As I see It

Mr president, delaunch the blue train, please!

Poor things, they had bought the necessary train tickets hoping to travel down South in style, enjoying the luxury, and superb comfort. Batswana had long demanded the re-instatement of this mode of transport to relieve the congestion on the unsafe public road transport.

The no-show of the BR Express at the scheduled time at Francistown railway station was an anti-climax. Passengers clutching their purchased train tickets waited, writhed in agony, scratched their heads until  early morning hours without anybody informing them about the fuel contamination responsible for the train incapacitation!

Who was responsible for this mess? BDP Secretary General is reported to have suggested: Hands off the  government! Who, then? BR Board? Apparently parastatals/state enterprises are bastard offspring of the nation. Wait! But bastard children do have parents, don’t they? Why did the president, first citizen of the republic run all the way to Lobatse railway station to Christen and launch the bastard; obviously stealing the limelight from the rightful parent? Could it be the president is the foster parent? Even so, he can’t plead immunity nor dissociate with the prospective delinquent little bastard, after whetting many an appetite with the wonders in store at the bambino first steps!        

The president painted the Blue/BR Express in economic stimulus package colours. The train would stimulate the ailing economy; employment and informal sector enterprises would sprout and thrive! What happened couldn’t have been a passing embarrassment to the president alone, it had to be such to the ‘You-can-Trust-us Party’ and government. Is the Khama administration jinxed?

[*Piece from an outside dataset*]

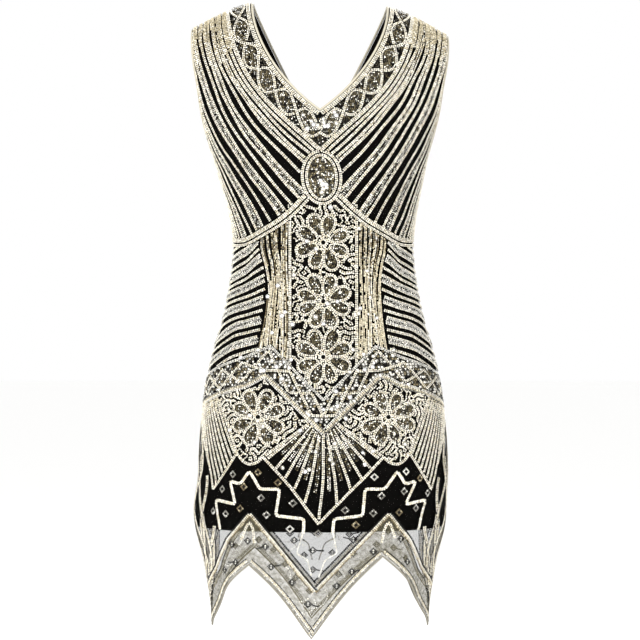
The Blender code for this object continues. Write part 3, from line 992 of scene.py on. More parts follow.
# Where rays are rooted: a place along the roots, its share of the way round, and mm down.
ROOTS = {
    "front": (
        (0, 0.07, 213),
        (42, 0.12, 236),
        (98, 0.18, 284),
        (157, 0.32, 311),
        (226, 0.55, 326),
        (270, 0.71, 337),
    ),
    "back": (
        (0, 0.07, 232),
        (42, 0.11, 256),
        (98, 0.18, 299),
        (157, 0.32, 316),
        (226, 0.55, 328),
        (270, 0.71, 337),
    ),
}
ROOTS_END = (270, 0.0025)  # the last place above, and the share gained by each place beyond it
# The places of the single rays, and of both edges of the wide ones.
SINGLE_RAYS = (7.5, 52.5, 108.5, 171, 236, 287, 329, 366)
WIDE_RAYS = ((22, 33), (73, 88), (129, 147), (196, 216), (253, 266), (303, 314), (343, 353))
RAY_SPREAD, RAY_CLOSES = 0.0054, 2.1  # share gained by each mm up, and how it falls off to the side
RAY_BEND, RAY_STRAIGHT = 13e-6, 0.38  # how rays bend back, and the share of the root where none does
RAY_SWAY, RAY_WAVE = 0.0045, (11, 17)  # no line sewn by hand is quite true; mm to a radian of it
RAY_OVER, RAY_STEP = 30, 1.5  # mm that it is drawn past the shoulder, where it is cut; mm to a step
RAY_CLEAR = 4.5  # mm between a ray's beads and the middle of the underbust line
RAY_FOOT = 16  # mm below its root that a ray may still run, to what stops it
CLOSED_ABOVE = (95, 35)  # mm down where rays begin to widen, and where they touch
FIRST_RAY = 7.2  # mm below the band's edge
RAY_ROOM = 2.6  # mm that a ray's beads keep from those of the next
RAY_STRIP = 3.0  # places from one row of sequins to the next
RAY_SEQUINS = (2.7, 1.3)  # mm: their pitch and their room
RAY_FADE = ((35, 110), 25)  # mm down where beads turn champagne, and how much higher gold


def ray(panel, place):
    """A ray's line on the flat cloth, from below its root up to the shoulder."""
    places, shares, downs = zip(*ROOTS[panel])
    share = np.interp(place, places, shares) + max(0.0, place - ROOTS_END[0]) * ROOTS_END[1]
    down = np.interp(place, places, downs)
    height = np.arange(-RAY_FOOT, down + RAY_OVER, RAY_STEP)
    spread = RAY_SPREAD / (1 + RAY_CLOSES * share)
    bend = RAY_BEND * max(0.0, 1 - share / RAY_STRAIGHT)
    shares = share + spread * height - bend * height**2 * np.sign(height)
    shares += RAY_SWAY * np.sin(height / rng.uniform(*RAY_WAVE) + rng.uniform(0, 6))
    keep = (shares < 1) & (shares > 0)
    return flat_share(shares[keep], down - height[keep])


def above_underbust(panel, beads):
    """Those beads that lie above the underbust line."""
    edge = underbust[panel]
    return beads[beads[:, 1] < np.interp(np.abs(beads[:, 0]), *edge.T) - RAY_CLEAR]


def widening(beads):
    """The inner rows of a ray, and its outer rows where they lie high enough, near the shoulder."""
    start = rng.uniform(*sorted(CLOSED_ABOVE), 4)[beads[:, 4].astype(int)]
    return beads[(beads[:, 1] < start) | np.isin(beads[:, 4], (1, 2))]


pitch, room = RAY_SEQUINS
for panel in PANELS:
    beads, fill = [], []
    for side in SIDES:
        edge = mirrored(beside(panel, band_edges[panel], FIRST_RAY), side)
        found = strand(panel, edge, rows_of(4))
        beads.append(threaded(panel, widening(found), "cream", RAY_ROOM))
        for place in SINGLE_RAYS:
            path = mirrored(ray(panel, place), side)
            found = above_underbust(panel, strand(panel, path, rows_of(4)))
            beads.append(threaded(panel, widening(found), "cream", RAY_ROOM))
        for low, high in WIDE_RAYS:
            for place in (low, high):
                path = mirrored(ray(panel, place), side)
                found = above_underbust(panel, strand(panel, path, rows_of(4)))
                beads.append(threaded(panel, widening(found), "cream"))
            for place in np.arange(low + 2, high, RAY_STRIP):
                path = mirrored(ray(panel, place), side)
                found = above_underbust(panel, strand(panel, path, pitch=pitch))
                fill.append(mixed(threaded(panel, found, "cream", room), "silver"))
    fade, higher = RAY_FADE
    cream, champagne, gold = range(3)
    for part in beads:
        high = rng.uniform(*fade, len(part))
        part[(part[:, 1] < high) & (part[:, 4] == cream), 4] = champagne
        part[(part[:, 1] < high - higher) & (part[:, 4] == champagne), 4] = gold
    beaded(f"{panel}_bust_rays", panel, beads)
    sequined(f"{panel}_bust_ray_sequins", panel, fill, SMALL_SEQUIN)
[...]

Unedifying stories of corruption in the procurement of the train coaches from Transnet, the South African company had appeared in one weekly newspaper, but had been promptly quashed by Transnet Engineering Chief Executive. First suspect accomplice, would he admit the alleged corruption?  

What should HE do after experiencing the letdown of the train he launched with all the confidence of the man he is, do? Denying paternity isn’t an option.

Three exit points: Confess the abject failure of his roadmap, particularly the fifth D (Delivery of Service), an afterthought of his five Ds; desist from the monopoly of personally publicising all prestigious government projects; De-launch the BR Express! The embarrassment about service delivery  was of course not a new, isolated, embarrassing experience: Morupule B incident must be engraved in his memory inasmuch as it is so in all our memories: acting on information from his Minister, HE had promised Batswana a while back, that load-shedding would be a thing of the past; hardly a fortnight after the announcement, HE didn’t know where to hide when load-shedding returned with a vengeance;  the Palapye Glass Factory project collapsed before it could be publicised to zip the mouths of opposition scavengers who feed on government’s deleteriousness;  beneficiation wasn’t an original government idea, but had the Glass Project succeeded, the government would have been noisily thrilled.

Henceforth, HE should dodge been taken for a ride by any promise of service delivery, by his public officers, invariably he ends up with an egg on his face! Regarding BR Express fiasco recently in Francistown, my humble submission is, enough is enough! HE should go to Francistown to apologise publicly; firstly to the passengers who were inconvenienced and stranded after deliberately missing their routine road transport, which though without the anticipated comforts of the BR Express, didn’t frustrate and disappoint to the extent of the disabled Express.

HE as the humble servant of Batswana, and someone who would like to leave Batswana with a good image of himself, should apologise to all Batswana who expected to hear and read newspaper and radio reports, that not only was the launch at Lobatse deserved, but a good harbinger of travel; that the maiden run of the long expected train had started with a flourish. Right there, at Francistown he should DELAUNCH the phantom BR Express; it failed to leave the station at the scheduled time and doesn’t augur well for the future! I know HE, a soldier from the boot to the helmet, is a stickler for punctuality; the BR Express mocked his sense of propriety and made him unequal to the task of commanding his roadmap directors.

The ‘coming back’ of the blue passenger train was dangled before the eyes of Batswana too long. And now, this! Commentary about the quality of the BR Express is unimpressive. It is reported to leak like a sieve in places, to suggest that quibbles about its newness and workmanship have merit; doubtful it was value for money spent. However we learn the looks of it drew cheers and ululations from all who saw it either at the launch or as it glided along the rail line during its inauguration lap.  Understandably it aroused all the rhapsody and excitement the event of its nature could do!

One more thing, I would expect HE to consider is: Seeing the launches or announcement of some of these prestigious mega projects, more often than not end up embarrassing HE by failure or under-achievement, shouldn’t HE leave the launching of these projects to the relevant portfolio officers - the cabinet ministers, so that when they don’t come-of as expected, the failure is reflected on the cabinet ministers, not the president.  That way, the president can always appear later to chastise his bumbling ministers. By his forwardness and love of the limelight, he cannot escape blanket condemnation when-ever his administration creaks!